There was another little silence. Joyce Grimstead cleared her throat and said, “I keep thinking of April Robin, here in this house—”
“That was a long time ago,” Bingo said. “Long, long before your time.”
“I know,” Joyce Grimstead said. “I never saw her on the screen. But whatever did happen to her? Doesn’t anyone know?”
In that next silence a pale, grayish ghost of April Robin seemed to move lightly through the room. Bingo closed his eyes for a moment.
It was Arthur Schlee who broke the spell. “My dear girl, in those days a lot of things were hushed up. April Robin—”
Arthur Schlee’s sentence was broken by the doorbell, by a light and silvery voice as Handsome opened the door.
“I’m so sorry to be late,” Janesse Budlong said. “I had to stop and change my dress and run a comb through my hair.”

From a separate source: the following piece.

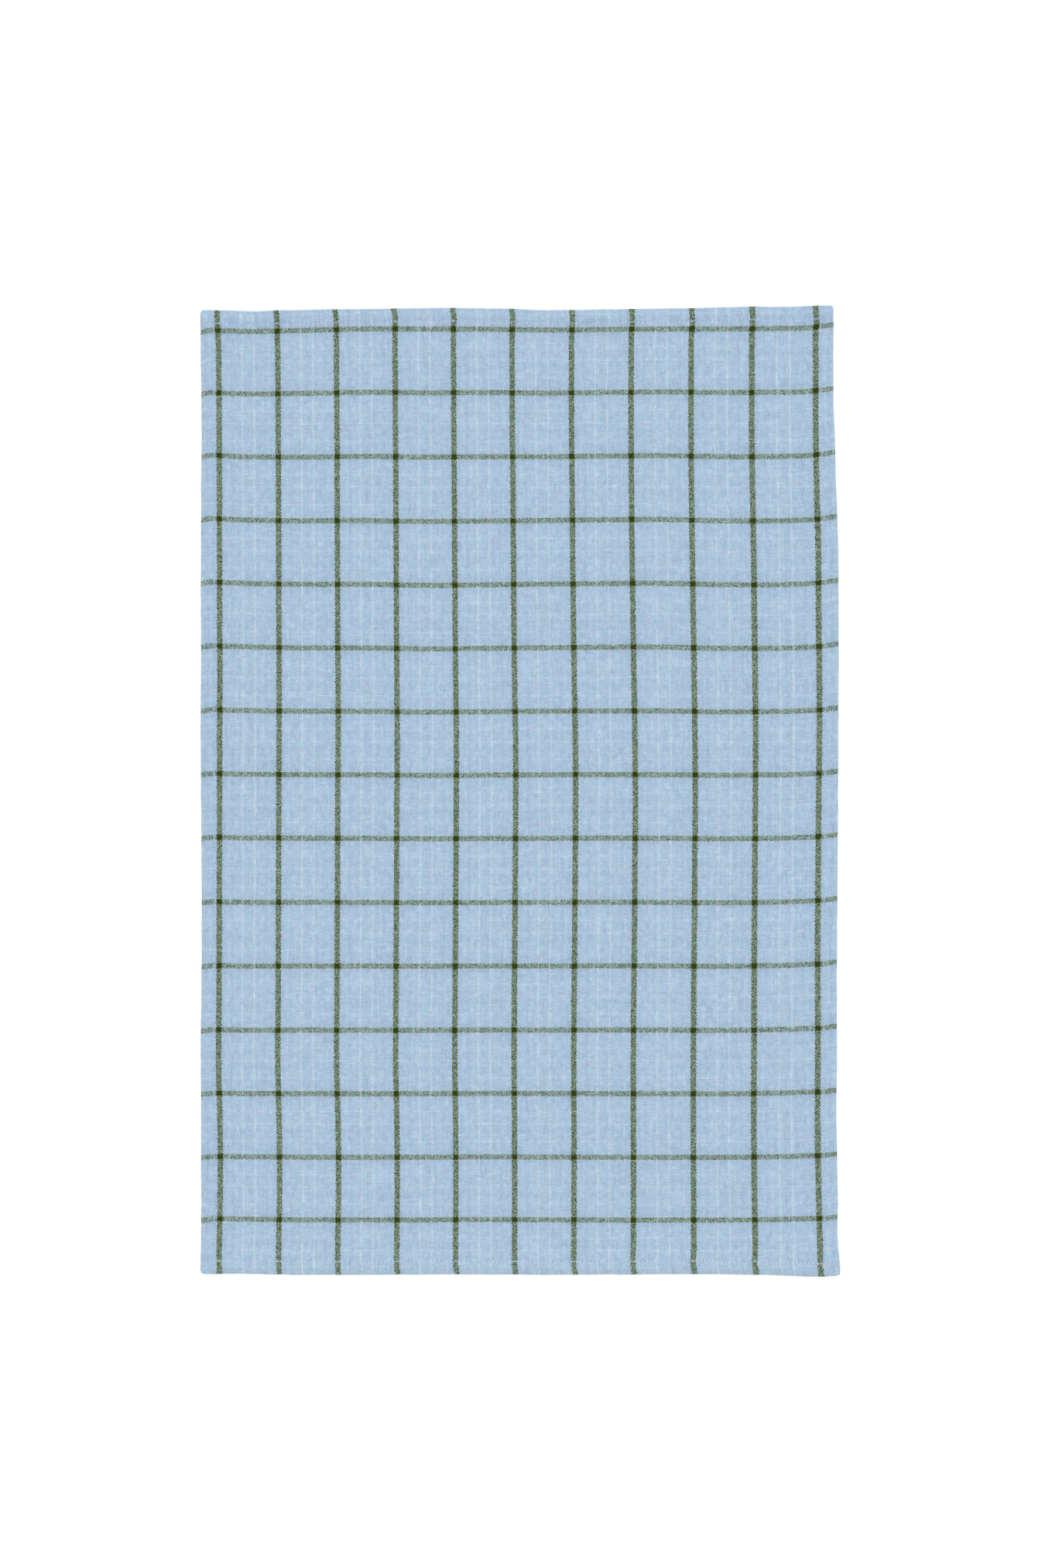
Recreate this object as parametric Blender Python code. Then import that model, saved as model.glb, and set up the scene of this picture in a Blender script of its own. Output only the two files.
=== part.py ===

From her appearance as she came into the room, she’d had the comb run through her hair at Westmore’s, and changed her dress at Magnin’s. Bu
t it was a simple hairdo, soft around her face, the mane of magnificently red hair simply knotted at the back and caught with a lime-green ribbon. The dress, of a soft shade of green Bingo couldn’t even try to identify, was so plain, so exquisite and so becoming, that he didn’t want to hazard a guess at its cost. The small fur she carried over her arm had probably cost the lives of an untold number of valuable little animals. She dropped it on the arm of the davenport as though it were an empty popcorn bag.
She looked delicate, she looked gentle, she looked simple and friendly, she looked expensive, she looked, by some magic of pose and smile, like a great actress.
“I don’t believe you know all these people—” Bingo began.
“Oh, but I do!” she said, with an all-embracing smile. “Mr. Schlee, how nice to see you again! Why, I don’t believe I’ve seen you since—some of those papers from my grandmother’s trust fund! I’ve never really thanked you for being so helpful! And Joyce, darling! We were always going to have lunch together and we just never did!” She turned to Bingo and said, “You know, Joyce was always so wonderful to me whenever I was in Mr. Schlee’s office! She was just a little kid, then—” Her smile implied that Joyce Grimstead had been about sixteen then, and couldn’t possibly be much more than twenty-one now.
Janesse turned slightly toward the other corner of the davenport and said, “Mr. Henkin! Oh, please sit down! If you knew—if I could just tell you—what it means meeting you! You have no idea how long I’ve admired you! I’ve always wished I had the nerve to call on you!”
“I wish you had,” Leo Henkin said. “Old Leo Henkin might not have made a star out of you, but he might have run you for president.”
Arthur Schlee said, “And now if you’ll just glance over these papers—” She sat down between him and Joyce Grimstead, took them and said, “I know if you drew them up, they’re all right,” but she looked at them just the same.
In the moment while she examined them, an echo of Bingo’s dream returned. The shadowy figures who blended into other shadowy figures, and all became the April Robin whose picture he had never seen, whose voice he had never heard, whose face, he felt sure now, he would never see, but whom everyone remembered, and no one would ever, ever forget. Then Janesse Budlong looked up, that sweet, half-tremulous little smile on her face.